Liberal arts created the nation
YESTERDAY, the De La Salle University College of Liberal Arts celebrated its centenary, commemorating the establishment of the School of Arts and Sciences in 1918.
Also, last Thursday night at the Manila Hotel, a new organization called Advocates of Philippine Culture and Arts — Tagapagtaguyod ng Sining At Kultura ng Pilipinas (TSKP) — had its first meeting organized by Director Flordeliza Villaseñor of the Museo ng Maynila. Its chairman is lawyer Tranquil Salvador.
I rarely get awards, so I was so elated when I was awarded by the organization with a Frederic Caedo bronze sculpture titled “Ang Manunulat.” And this made me reflect, as a historian, could I also be an artist?
You see, history as a subject is always placed among the social sciences because people think that art and literature are about creativity, and that the historian should write based on the method and the evidence and not on creativity: identifying sources, criticizing and fact-checking them if they are authentic or if they tell the truth.
Historian Ambeth Ocampo once received an autograph from poet Virgilio S. Almario who called him “Tagapagpalaganap ng (H)istoria.” With the separated “h,” history becomes just a story and one may interpret this as the National Artist poking good fun at the public historian. Or, was he really?
In fact, the reason people think that history is boring is because some educators and teachers may have separated it from the art of storytelling. Even our Tagalog word for history, kasaysayan, as Zeus Salazar has pointed out, comes from the word “saysay” — story.
But of course history is also a social science. In fact, the highest national award for a historian is not the Order of the National Artists but the National Scientist Award which was previously given to Gregorio F. Zaide, Teodoro Agoncillo and Encarnacion Elzona.
The German social psychologist Erich Fromm, in the book The Art of Loving, implied that art is not the things we create and put into museums, but the way we live. He considered music, painting, carpentry, medicine or engineering, even loving, as forms of art.
And that is actually the original meaning of liberal arts: It is composed of both the arts and the sciences — the way we live.

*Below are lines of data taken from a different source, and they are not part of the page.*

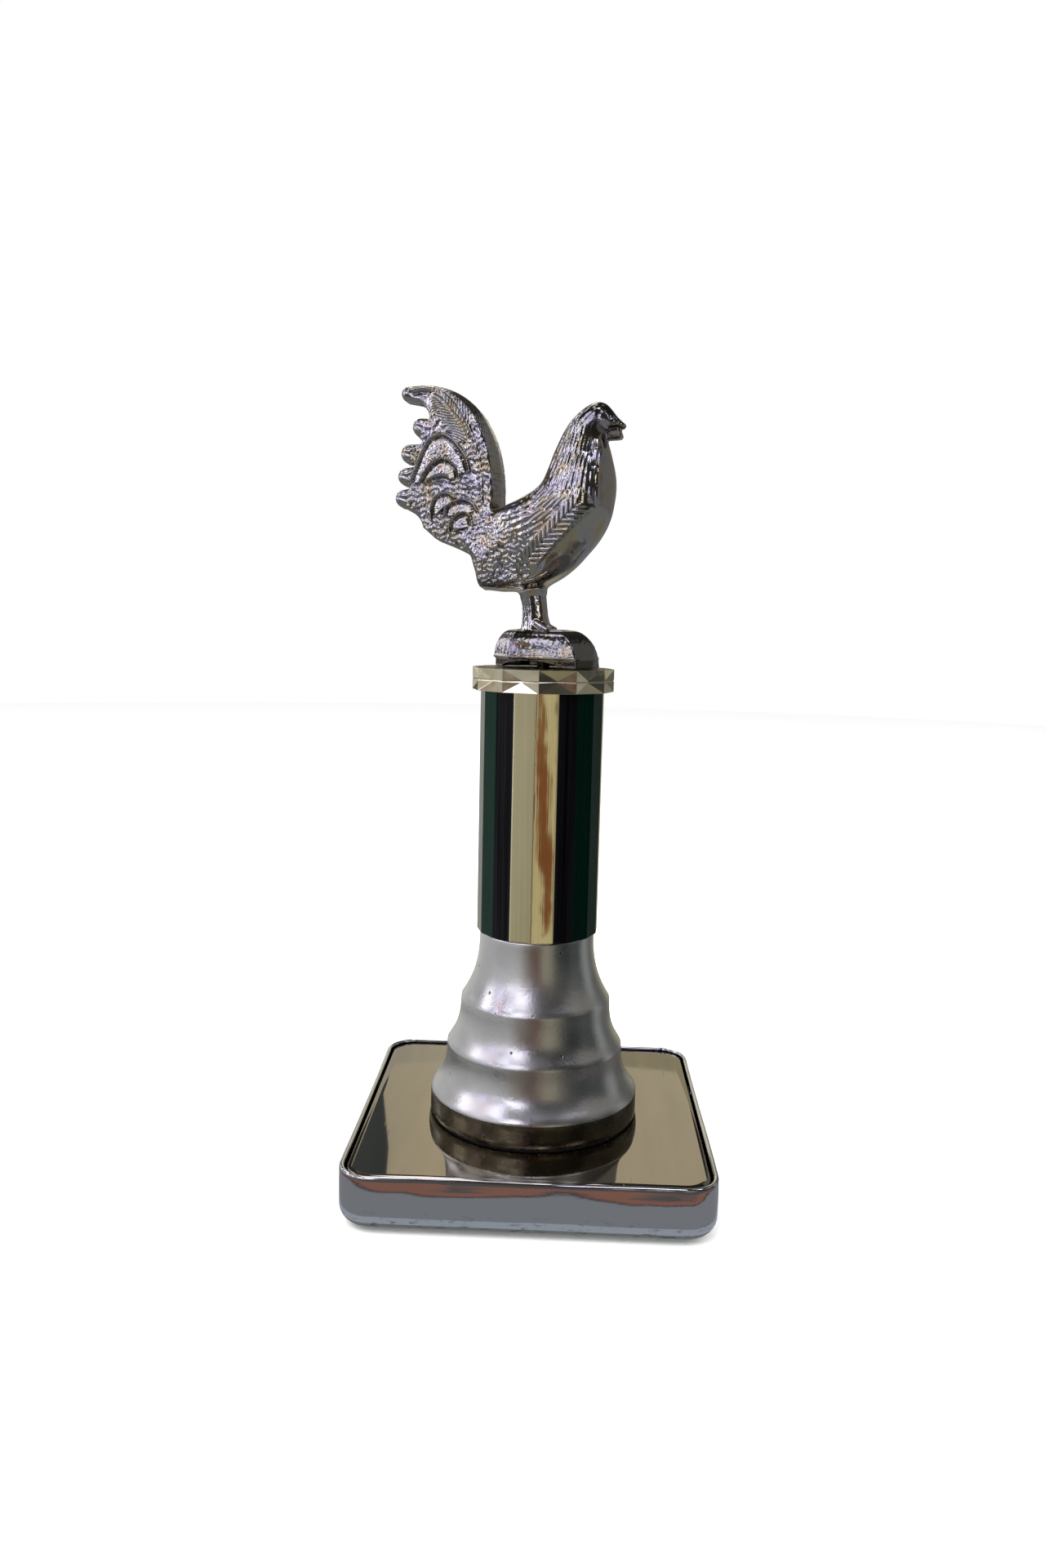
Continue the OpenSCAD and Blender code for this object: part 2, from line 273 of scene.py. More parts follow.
def buffed_aluminium():
    """Sand-cast aluminium, buffed: bright, with the orange peel of the mould and a few open pits."""
    made, tree, at = finish("buffed_cast_aluminium")
    tone = add(tree, "ShaderNodeTexNoise", {"Vector": at, "Scale": 70, "Detail": 3})
    peel = add(tree, "ShaderNodeTexNoise", {"Vector": at, "Scale": 900, "Detail": 2})
    cells = add(tree, "ShaderNodeTexVoronoi", {"Vector": at, "Scale": 130})
    pit = add(tree, "ShaderNodeValToRGB", {"Fac": cells}, [(0.05, 0.25), (0.085, 1.0)])
    colour = add(tree, "ShaderNodeValToRGB", {"Fac": tone}, [(0.3, "#c6c6c6"), (0.7, "#d9d9d8")])
    stained = add(tree, "ShaderNodeMix", {"Factor": 1.0, 6: colour, 7: pit}, data_type="RGBA",
                  blend_type="MULTIPLY", out=2)
    gloss = add(tree, "ShaderNodeValToRGB", {"Fac": tone}, [(0.3, 0.25), (0.7, 0.34)])
    rough = add(tree, "ShaderNodeBump", {"Height": peel, "Distance": 0.045 * MM})
    holes = add(tree, "ShaderNodeBump", {"Height": pit, "Distance": 0.2 * MM, "Normal": rough})
    return coat(made, stained, gloss, holes)


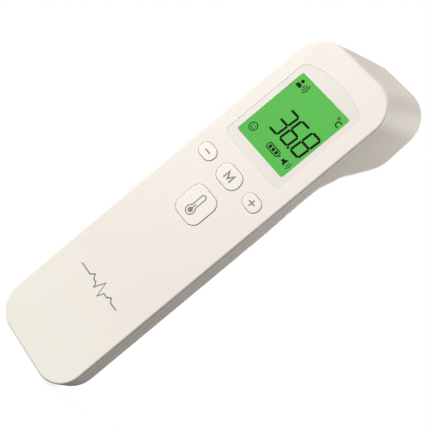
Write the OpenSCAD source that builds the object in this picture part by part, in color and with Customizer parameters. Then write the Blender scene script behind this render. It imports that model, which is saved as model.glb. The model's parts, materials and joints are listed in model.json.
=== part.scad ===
// Infrared forehead thermometer. A flat slab handle carries the display and the keys on its
// front, and a short horn at the head points the sensor away from the user.
// It is drawn standing on the end of its handle: the origin is the middle of that end,
// +Z runs up the handle, the front faces -Y and the sensor looks along +Y, tipped upwards.

/* [Casing] */
// Width of the front face
face_w = 42; // [42:0.5:45]
// Height of the front face
face_h = 152; // [151:1:156]
// Thickness of the handle, front to back
handle_t = 16; // [16:0.5:18]
// Corner radius at the bottom of the front face
bottom_r = 11; // [10:0.5:12]
// Corner radius at the top of the front face
top_r = 12; // [11.5:0.5:13.5]
// Rounding of the back edges of the handle
back_r = 7.5; // [7:0.5:7.5]
// Rounding round the edge of the front face
front_r = 0.8; // [0.6:0.1:1.2]
// Thickness of the casing walls
wall = 2; // [1.8:0.1:2]
// Depth of the seam between the two casings, behind the front face
seam = 5; // [5:0.1:5.4]

/* [Sensor horn] */
// Depth of the middle of the horn's end, behind the front face
horn_d = 42.5; // [41:0.5:44]
// Height of the middle of the horn's end
horn_z = 151; // [150:0.5:152]
// Height of the horn's end
horn_h = 36.5; // [35.5:0.5:37]
// Width of the horn's end
horn_w = 39.5; // [38.5:0.5:40.5]
// Angle by which the sensor looks up
horn_tilt = 10; // [6:1:12]
// Corner radius of the horn's end
horn_r = 13; // [12:0.5:14]
// Rounding round the edge of the horn's end
rim_r = 3.5; // [3:0.5:4]
// Height at which the underside of the horn leaves the handle
neck_z = 115.5; // [114:0.5:117]
// Radius of the curve between the handle and the horn
neck_r = 9.5; // [8.5:0.5:10.5]

/* [Display] */
// Width of the visible part of the display
lcd_w = 25; // [24:0.2:25.2]
// Height of the visible part of the display
lcd_h = 30.1; // [29.1:0.2:30.7]
// Height of the bottom of the visible part
lcd_z = 106.3; // [106:0.1:106.6]
// Width of the window over the display
window_w = 29.8; // [29.4:0.2:30.2]
// Radius of the arched top edge of the window
window_arch = 35; // [30:1:60]

/* [Keys] */
// Height of the middle of the row of three keys
row_z = 93.2; // [92.6:0.1:93.6]
// Distance from the middle key to the plus key
key_pitch = 12.7; // [12.4:0.1:13]
// Width of the minus and plus keys
small_key_w = 7.5; // [7:0.1:8]
// Height of the minus and plus keys
small_key_h = 5.5; // [5:0.1:6]
// Width of the mode key
mode_key_w = 10.6; // [10:0.1:11]
// Height of the mode key
mode_key_h = 7.4; // [7:0.1:7.6]
// Height of the middle of the measuring key
measure_z = 78.2; // [77.8:0.1:78.6]
// Width of the measuring key
measure_w = 12.2; // [11.4:0.1:12.6]
// Height of the measuring key
measure_h = 13; // [12.2:0.1:13.2]
// Height that the keys stand out of the face
key_proud = 0.35; // [0.3:0.05:0.6]
// Distance that a key travels
key_travel = 0.3; // [0.2:0.05:0.4]

/* [Battery bay] */
// Diameter of a battery cell
cell_d = 10.5; // [10.2:0.1:10.5]
// Length of a battery cell with its button
cell_l = 44.5; // [44:0.1:44.5]
// Distance between the axes of the two cells
cell_pitch = 11.6; // [11.2:0.1:11.6]
// Width of the battery door
door_w = 26.6; // [26:0.2:26.8]
// Height of the top of the battery door
door_top = 74; // [74:0.5:76]

/* [Hidden] */
$fn = 48;

// Colours
cream = "#f3ede2";
key_white = "#f6f3ec";
glow = "#63c457";
board_green = "#2f6b3c";
steel = "#c4c6c8";
gold = "#c9a24a";
dark = "#222428";

eps = 0.01;
// Play between a moving piece and what it moves in
play = 0.25;
half_w = face_w / 2;
handle_top = neck_z + 4.5;

// Display stack, as depths behind the front face
window_t = 1.1;
gasket_t = 0.4;
ledge_depth = window_t + gasket_t;
ledge_t = 1;
glass_w = lcd_w + 2;
glass_h = lcd_h + 2.7;
glass_t = 1.7;
glass_z = lcd_z - 1.9;
guide_depth = ledge_depth + glass_t + 0.1;
guide_t = 2;
window_z0 = lcd_z - 4;
window_z1 = lcd_z + lcd_h + 6;

// Circuit board
board_depth = 6.6;
board_t = 1.2;
board_back = board_depth + board_t;
board_w = 36;
board_z0 = door_top + 0.6;
board_z1 = 147;
boss_r = 2.1;
board_hole_r = 1.1;
board_holes = [[-15.6, 99.4], [15.6, 99.4], [-13.2, 142.5], [13.2, 142.5]];

// Keys and switches
key_edge = 0.2;
flange = 0.8;
flange_depth = wall + play;
flange_t = 0.8;
stem_r = 1.1;
switch_w = 4.5;
switch_t = 1.5;
plunger_t = 0.5;
plunger_depth = board_depth - switch_t - plunger_t;
stem_depth = plunger_depth - key_travel - 0.1;

// Battery bay
door_t = 1.7;
door_depth = handle_t - door_t;
bay_half_w = (cell_pitch + cell_d) / 2 + 0.4;
bay_wall = 1.1;
bay_z0 = 11.5;
bay_z1 = bay_z0 + cell_l + 7.5;
cell_depth = door_depth - 0.3 - cell_d / 2;
bay_floor = cell_depth - cell_d / 2 - 0.25;
ledge_back = door_depth - 0.3;
rail_w = 1;
rail_t = 0.6;
contact_t = 0.4;
spring_l = 5.6;
nub_r = 1.9;
nub_l = 0.8;
left_cell_z = bay_z0 + contact_t + spring_l + 0.1;
right_cell_z = bay_z0 + contact_t + 0.4;

// Screws that hold the casings together, under the battery door
casing_screw_at = [[-9, door_top - 4.6], [9, door_top - 4.6], [0, 6.2]];
screw_r = 1.1;
screw_head_r = 2.1;
screw_head_t = 1.2;
screw_seat = ledge_back - screw_head_t - 0.1;
pad_t = 1.4;

// Sensor, as distances inwards from the horn's end along the sensor axis
nozzle_r = 10.3;
nozzle_l = 8.5;
mouth_r = 8.6;
throat_r = 5.2;
collar_r = 11.6;
collar_t = 0.9;
gasket_at = nozzle_l + 0.1;
can_at = gasket_at + 1.6;
can_r = 4.1;
can_l = 4.2;
brim_r = 4.6;
sleeve_r = 7;
sleeve_l = 9;
header_at = can_at + can_l;
pins_l = 6.6;
sensor_board_at = header_at + 4.9;
clamp_at = gasket_at + 1.4 + 7;

// The y coordinate of a depth behind the front face
function at_depth(f) = f - handle_t / 2;

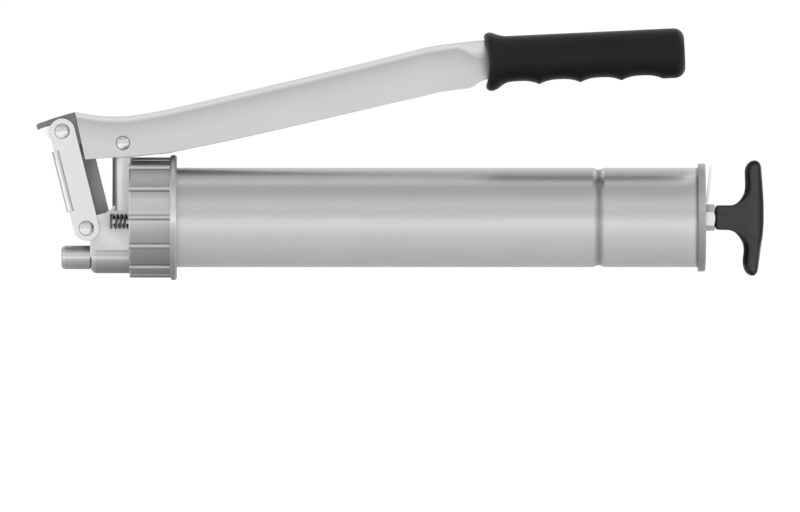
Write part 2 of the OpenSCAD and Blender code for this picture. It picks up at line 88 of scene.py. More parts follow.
def noise(t, scale, detail=4.0, rough=0.55):
    """Cloudy noise; scale is cells in a metre along X, Y, Z."""
    n = t.nodes.new("ShaderNodeTexNoise")
    n.inputs["Scale"].default_value = 1.0
    n.inputs["Detail"].default_value = detail
    n.inputs["Roughness"].default_value = rough
    t.links.new(coords(t, scale), n.inputs["Vector"])
    return n.outputs["Fac"]


def ramp(t, fac, stops):
    """Turns a factor into a grey or a colour by (position, value) stops."""
    r = t.nodes.new("ShaderNodeValToRGB")
    e = r.color_ramp.elements
    while len(e) < len(stops):
        e.new(0.5)
    for element, (pos, value) in zip(e, stops):
        element.position = pos
        c = value if isinstance(value, tuple) else (value, value, value)
        element.color = (*c, 1.0)
    t.links.new(fac, r.inputs["Fac"])
    return r.outputs["Color"]


def mix(t, fac, a, b):
    """Colour a where fac is 0, b where it is 1."""
    m = t.nodes.new("ShaderNodeMix")
    m.data_type = "RGBA"
    t.links.new(fac, m.inputs["Factor"])
    for socket, value in ((m.inputs[6], a), (m.inputs[7], b)):
        if isinstance(value, tuple):
            socket.default_value = (*value, 1.0)
        else:
            t.links.new(value, socket)
    return m.outputs[2]


def bump(t, height, strength, distance, bsdf):
    """Roughens the surface by a height, whose full depth is distance, in metres."""
    b = t.nodes.new("ShaderNodeBump")
    b.inputs["Strength"].default_value = strength
    b.inputs["Distance"].default_value = distance
    t.links.new(height, b.inputs["Height"])
    t.links.new(b.outputs["Normal"], bsdf.inputs["Normal"])


def edges(t, low=0.52, high=0.6):
    """1 on the outer edges, where handling has polished them."""
    g = t.nodes.new("ShaderNodeNewGeometry")
    return ramp(t, g.outputs["Pointiness"], [(low, 0.0), (high, 1.0)])


def tint(c, k):
    """A colour made k times lighter."""
    return tuple(min(1.0, v * k) for v in c)


def facing(t, axis, stops):
    """A factor by how far a face points along an axis of its own piece."""
    tex = t.nodes.new("ShaderNodeTexCoord")
    split = t.nodes.new("ShaderNodeSeparateXYZ")
    t.links.new(tex.outputs["Normal"], split.inputs[0])
    half = t.nodes.new("ShaderNodeMath")
    half.operation = "MULTIPLY_ADD"
    half.inputs[1].default_value = 0.5
    half.inputs[2].default_value = 0.5
    t.links.new(split.outputs[axis], half.inputs[0])
    return ramp(t, half.outputs[0], [((n + 1) / 2, value) for n, value in stops])


def multiply(t, colour, grey):
    m = t.nodes.new("ShaderNodeMix")
    m.data_type = "RGBA"
    m.blend_type = "MULTIPLY"
    m.inputs["Factor"].default_value = 1.0
    t.links.new(colour, m.inputs[6])
    t.links.new(grey, m.inputs[7])
    return m.outputs[2]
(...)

During our last live facebook broadcast of Dulowtard History Live on the hundred years of liberal arts, my colleague Van Ybiernas reminded us that the concept of liberal arts was born out of the enlightenment to “free” us, “libera,” from the strong influence of the Church and the King. So, the enlightenment is based on the arts with “man” as the center, instead of God, and science as the solution to the problems of man instead of waiting for miracles. Thus, the humanities.
So, both the arts and sciences are considered to be the cornerstone of the attainment of man’s full potential. To paraphrase the Lord, man does not live by bread alone, he also has a soul expressed in the arts and humanities, so that man will not just be a robot, knowledgeable of technical things but devoid of the humanity. The appreciation of liberal arts is what gives us dignity.
That is why the former De La Salle College, and other universities like UP who call it the College of Arts and Sciences, made liberal arts the foundation of their general education programs. There was a time at UP when the GE subjects were set in such a way that when one graduates from UP, one would have a wide knowledge of the humanities and sciences — thus Tatak UP — so they can fully contribute to the national development.
And then, eventually, liberal arts program was broken up, to become the hard sciences (lbiology, chemistry, physics, mathematics), the social sciences (history, anthropology, sociology, economics, political science), and humanities (literature, music, fine arts). Today, although the hard sciences in our education are being increased, along with practical courses like engineering, mathematics and medicine, many people think that we should have less humanities and less social studies because they feel that these are useless.
But artists and social scientists should be consoled with the fact that the national consciousness was created first and foremost by artists and their “obra.” Did not Filipinos start to talk about their common misery when they heard about José Rizal’s novel Noli Me Tangere? Isn’t it that Filipinos love of country was inflamed when they read Andres Bonifacio’s poem “Pag-ibig sa Tinubuang Bayan”? Isn’t it that many were inspired to believe in themselves as Filipinos when they marveled at the beauty of Juan Luna’s “Spoliarium”?
It is said that art may not change the world, but it can change the way we think of the world. And maybe that it will make us love our nation more and want to contribute to its continuing story.